%%

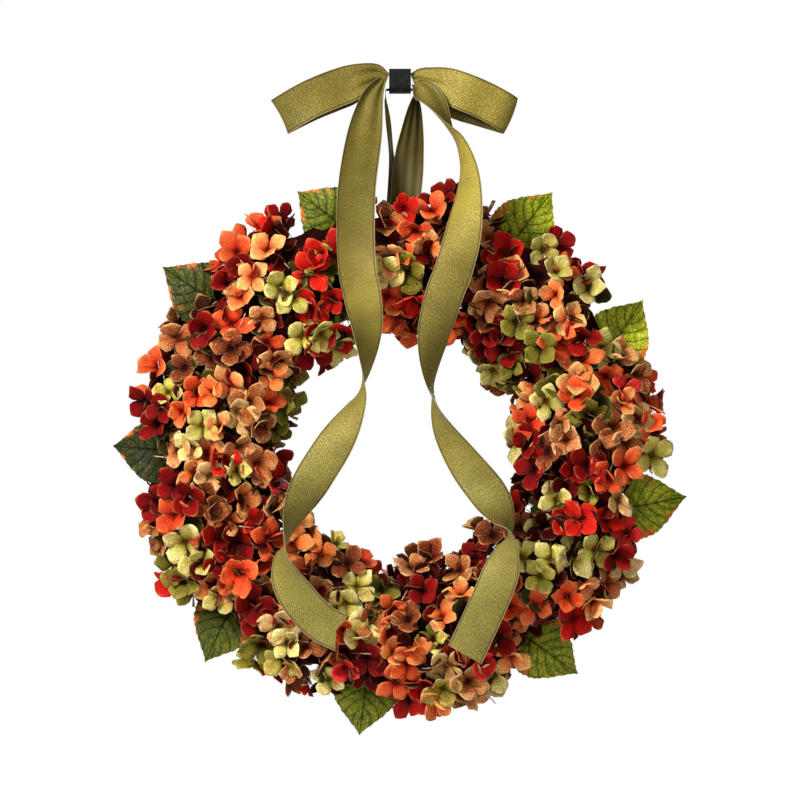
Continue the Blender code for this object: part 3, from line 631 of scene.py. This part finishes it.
def loop_rows(hand, stations, sag):
    last = len(stations) - 1
    path = [(out, depth, rise, share, slope) for out, rise, share, slope, depth in stations]
    for place in range(last - 1, -1, -1):
        out, rise, share, slope, _ = stations[place]
        path.append((out, LOOP_BACK_DEPTH, rise - sag * math.sin(math.pi * place / last), share, slope))
    steps = smooth_between(path, 6)
    centres, halves = [], []
    for place, (out, depth, rise, share, slope) in enumerate(steps):
        wave = 0.0016 * math.sin(130.0 * out + hand) * min(1.0, out / 0.03)
        centres.append(Vector((hand * (BOW_SIDE_X + out), TROUGH_CENTRE.y - depth - wave, rise)))
        tilt = math.radians(slope)
        halves.append(share * RIBBON_WIDTH / 2 * Vector((hand * math.sin(tilt), 0.0, math.cos(tilt))))
    facings = ribbon_turns(centres, halves)
    return [pleated(centre, half, facing, 13, step[3], 2.5, 0.0016)
            for centre, half, facing, step in zip(centres, halves, facings, steps)]


def tail_place(hand, sideways, level, depth):
    fall = level * HANG_LENGTH if level < 1.0 else HANG_LENGTH + (level - 1.0) * TAIL_FALL
    rest_y = HEAD_FRONT_Y - TAIL_CLEARANCE
    return Vector((hand * TAIL_ROOT.x + sideways, TAIL_ROOT.y + depth * (rest_y - TAIL_ROOT.y), -fall))


def tail_rows(hand, stations, notch):
    """A falling tail, square to its run; notch pulls the cut end back at its middle and leans it."""
    steps = smooth_between(stations, 7)
    centres = [tail_place(hand, sideways, level, depth) for sideways, level, depth, _, _ in steps]
    halves = []
    for place, step in enumerate(steps):
        run = (centres[min(place + 1, len(centres) - 1)] - centres[max(place - 1, 0)]).normalized()
        across = run.cross(Vector((0.0, -1.0, 0.0))).normalized()
        outward = across.cross(run)
        twist = math.radians(step[4])
        halves.append(step[3] * RIBBON_WIDTH / 2 * (math.cos(twist) * across + math.sin(twist) * outward))
    facings = ribbon_turns(centres, halves)
    rows = [pleated(centre, half, facing, 13, step[3], 1.5, 0.0026)
            for centre, half, facing, step in zip(centres, halves, facings, steps)]
    run = (centres[-1] - centres[-2]).normalized()
    for back, row in enumerate(reversed(rows[-5:])):
        fade = (1 - back / 5) ** 1.5
        for column, point in enumerate(row):
            s = 2.0 * column / 12 - 1.0
            point -= run * (fade * (notch * (1 - abs(s)) - 0.0015 * s))
    return rows


def strand_sections(stations, face_y):
    sections = []
    for sideways, level, depth, share, twist in stations:
        turn = math.radians(twist)
        centre = Vector((sideways, TROUGH_CENTRE.y + depth * (face_y - TROUGH_CENTRE.y), -level * HANG_LENGTH))
        half = share * RIBBON_WIDTH / 2 * Vector((math.cos(turn), math.sin(turn), 0.0))
        sections.append([centre + half * (column / 6 - 1.0) for column in range(13)])
    return sections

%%

# REQUIREMENT
Reproduce the full listing exactly.

# OUTPUT OF THE TASK
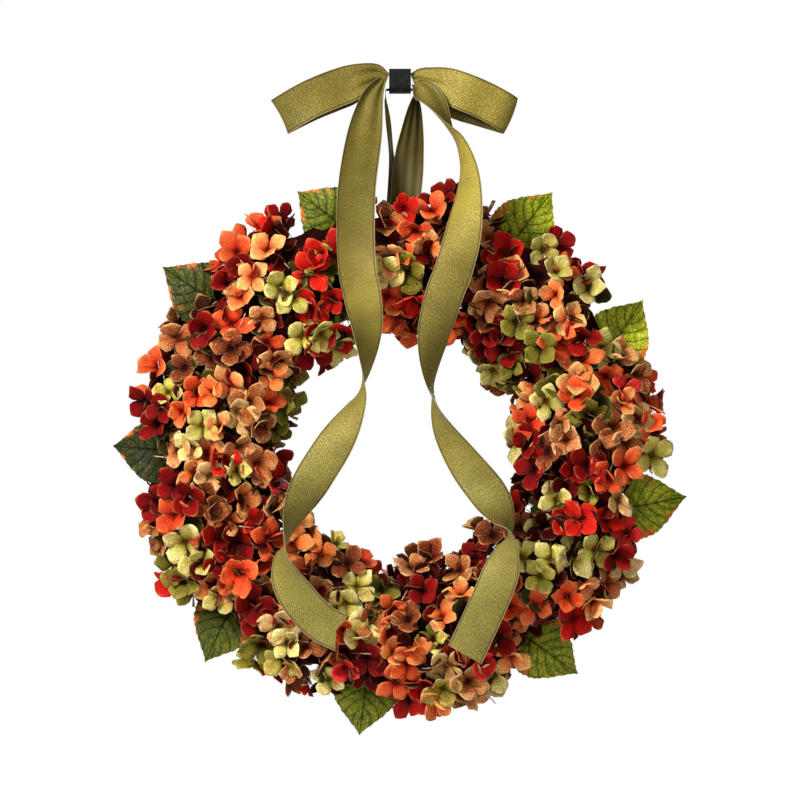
Continue the Blender code for this object: part 3, from line 631 of scene.py. This part finishes it.
def loop_rows(hand, stations, sag):
    last = len(stations) - 1
    path = [(out, depth, rise, share, slope) for out, rise, share, slope, depth in stations]
    for place in range(last - 1, -1, -1):
        out, rise, share, slope, _ = stations[place]
        path.append((out, LOOP_BACK_DEPTH, rise - sag * math.sin(math.pi * place / last), share, slope))
    steps = smooth_between(path, 6)
    centres, halves = [], []
    for place, (out, depth, rise, share, slope) in enumerate(steps):
        wave = 0.0016 * math.sin(130.0 * out + hand) * min(1.0, out / 0.03)
        centres.append(Vector((hand * (BOW_SIDE_X + out), TROUGH_CENTRE.y - depth - wave, rise)))
        tilt = math.radians(slope)
        halves.append(share * RIBBON_WIDTH / 2 * Vector((hand * math.sin(tilt), 0.0, math.cos(tilt))))
    facings = ribbon_turns(centres, halves)
    return [pleated(centre, half, facing, 13, step[3], 2.5, 0.0016)
            for centre, half, facing, step in zip(centres, halves, facings, steps)]


def tail_place(hand, sideways, level, depth):
    fall = level * HANG_LENGTH if level < 1.0 else HANG_LENGTH + (level - 1.0) * TAIL_FALL
    rest_y = HEAD_FRONT_Y - TAIL_CLEARANCE
    return Vector((hand * TAIL_ROOT.x + sideways, TAIL_ROOT.y + depth * (rest_y - TAIL_ROOT.y), -fall))


def tail_rows(hand, stations, notch):
    """A falling tail, square to its run; notch pulls the cut end back at its middle and leans it."""
    steps = smooth_between(stations, 7)
    centres = [tail_place(hand, sideways, level, depth) for sideways, level, depth, _, _ in steps]
    halves = []
    for place, step in enumerate(steps):
        run = (centres[min(place + 1, len(centres) - 1)] - centres[max(place - 1, 0)]).normalized()
        across = run.cross(Vector((0.0, -1.0, 0.0))).normalized()
        outward = across.cross(run)
        twist = math.radians(step[4])
        halves.append(step[3] * RIBBON_WIDTH / 2 * (math.cos(twist) * across + math.sin(twist) * outward))
    facings = ribbon_turns(centres, halves)
    rows = [pleated(centre, half, facing, 13, step[3], 1.5, 0.0026)
            for centre, half, facing, step in zip(centres, halves, facings, steps)]
    run = (centres[-1] - centres[-2]).normalized()
    for back, row in enumerate(reversed(rows[-5:])):
        fade = (1 - back / 5) ** 1.5
        for column, point in enumerate(row):
            s = 2.0 * column / 12 - 1.0
            point -= run * (fade * (notch * (1 - abs(s)) - 0.0015 * s))
    return rows


def strand_sections(stations, face_y):
    sections = []
    for sideways, level, depth, share, twist in stations:
        turn = math.radians(twist)
        centre = Vector((sideways, TROUGH_CENTRE.y + depth * (face_y - TROUGH_CENTRE.y), -level * HANG_LENGTH))
        half = share * RIBBON_WIDTH / 2 * Vector((math.cos(turn), math.sin(turn), 0.0))
        sections.append([centre + half * (column / 6 - 1.0) for column in range(13)])
    return sections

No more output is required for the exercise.